▶ **What you will do**: Reproduce each line of the material precisely.

▶ **Source excerpt**:
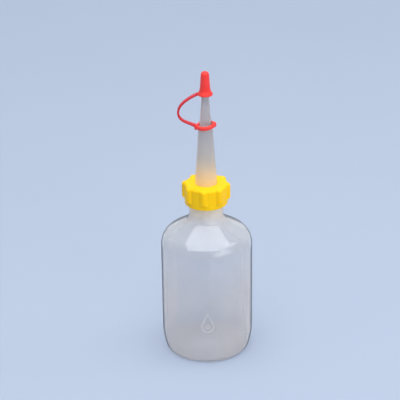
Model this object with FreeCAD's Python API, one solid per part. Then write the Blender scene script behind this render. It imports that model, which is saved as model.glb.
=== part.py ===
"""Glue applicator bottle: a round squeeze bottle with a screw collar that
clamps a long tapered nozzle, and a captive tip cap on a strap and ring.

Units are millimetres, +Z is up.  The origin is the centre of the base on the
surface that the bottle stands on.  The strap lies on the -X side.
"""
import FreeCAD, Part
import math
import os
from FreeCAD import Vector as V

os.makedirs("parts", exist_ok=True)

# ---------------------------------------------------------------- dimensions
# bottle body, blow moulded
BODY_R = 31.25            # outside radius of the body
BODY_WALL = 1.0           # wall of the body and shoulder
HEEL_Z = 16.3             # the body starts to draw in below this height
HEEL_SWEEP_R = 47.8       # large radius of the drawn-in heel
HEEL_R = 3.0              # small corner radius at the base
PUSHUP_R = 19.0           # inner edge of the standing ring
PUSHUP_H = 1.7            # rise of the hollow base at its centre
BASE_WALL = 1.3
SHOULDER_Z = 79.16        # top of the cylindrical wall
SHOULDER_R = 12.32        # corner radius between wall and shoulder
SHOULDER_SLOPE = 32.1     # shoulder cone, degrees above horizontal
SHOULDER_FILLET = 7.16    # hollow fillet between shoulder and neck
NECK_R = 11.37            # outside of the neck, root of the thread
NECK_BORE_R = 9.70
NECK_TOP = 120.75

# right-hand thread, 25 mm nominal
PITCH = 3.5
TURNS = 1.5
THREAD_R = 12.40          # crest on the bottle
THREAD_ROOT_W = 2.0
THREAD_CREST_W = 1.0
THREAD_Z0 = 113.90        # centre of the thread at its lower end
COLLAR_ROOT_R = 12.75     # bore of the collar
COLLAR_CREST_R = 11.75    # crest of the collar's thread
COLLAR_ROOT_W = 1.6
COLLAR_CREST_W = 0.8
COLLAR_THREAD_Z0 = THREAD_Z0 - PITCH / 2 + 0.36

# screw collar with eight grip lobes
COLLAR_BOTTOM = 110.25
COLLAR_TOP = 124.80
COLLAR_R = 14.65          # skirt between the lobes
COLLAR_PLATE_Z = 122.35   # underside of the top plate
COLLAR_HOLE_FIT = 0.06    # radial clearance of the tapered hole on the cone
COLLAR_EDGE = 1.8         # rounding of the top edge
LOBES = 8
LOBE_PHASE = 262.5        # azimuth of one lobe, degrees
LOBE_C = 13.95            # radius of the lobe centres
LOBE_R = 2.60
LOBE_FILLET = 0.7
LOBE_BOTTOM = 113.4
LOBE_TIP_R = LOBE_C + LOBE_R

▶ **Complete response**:
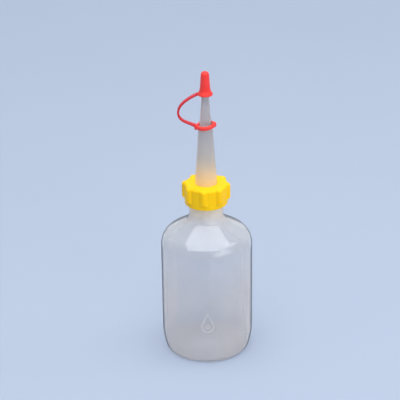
Model this object with FreeCAD's Python API, one solid per part. Then write the Blender scene script behind this render. It imports that model, which is saved as model.glb.
=== part.py ===
"""Glue applicator bottle: a round squeeze bottle with a screw collar that
clamps a long tapered nozzle, and a captive tip cap on a strap and ring.

Units are millimetres, +Z is up.  The origin is the centre of the base on the
surface that the bottle stands on.  The strap lies on the -X side.
"""
import FreeCAD, Part
import math
import os
from FreeCAD import Vector as V

os.makedirs("parts", exist_ok=True)

# ---------------------------------------------------------------- dimensions
# bottle body, blow moulded
BODY_R = 31.25            # outside radius of the body
BODY_WALL = 1.0           # wall of the body and shoulder
HEEL_Z = 16.3             # the body starts to draw in below this height
HEEL_SWEEP_R = 47.8       # large radius of the drawn-in heel
HEEL_R = 3.0              # small corner radius at the base
PUSHUP_R = 19.0           # inner edge of the standing ring
PUSHUP_H = 1.7            # rise of the hollow base at its centre
BASE_WALL = 1.3
SHOULDER_Z = 79.16        # top of the cylindrical wall
SHOULDER_R = 12.32        # corner radius between wall and shoulder
SHOULDER_SLOPE = 32.1     # shoulder cone, degrees above horizontal
SHOULDER_FILLET = 7.16    # hollow fillet between shoulder and neck
NECK_R = 11.37            # outside of the neck, root of the thread
NECK_BORE_R = 9.70
NECK_TOP = 120.75

# right-hand thread, 25 mm nominal
PITCH = 3.5
TURNS = 1.5
THREAD_R = 12.40          # crest on the bottle
THREAD_ROOT_W = 2.0
THREAD_CREST_W = 1.0
THREAD_Z0 = 113.90        # centre of the thread at its lower end
COLLAR_ROOT_R = 12.75     # bore of the collar
COLLAR_CREST_R = 11.75    # crest of the collar's thread
COLLAR_ROOT_W = 1.6
COLLAR_CREST_W = 0.8
COLLAR_THREAD_Z0 = THREAD_Z0 - PITCH / 2 + 0.36

# screw collar with eight grip lobes
COLLAR_BOTTOM = 110.25
COLLAR_TOP = 124.80
COLLAR_R = 14.65          # skirt between the lobes
COLLAR_PLATE_Z = 122.35   # underside of the top plate
COLLAR_HOLE_FIT = 0.06    # radial clearance of the tapered hole on the cone
COLLAR_EDGE = 1.8         # rounding of the top edge
LOBES = 8
LOBE_PHASE = 262.5        # azimuth of one lobe, degrees
LOBE_C = 13.95            # radius of the lobe centres
LOBE_R = 2.60
LOBE_FILLET = 0.7
LOBE_BOTTOM = 113.4
LOBE_TIP_R = LOBE_C + LOBE_R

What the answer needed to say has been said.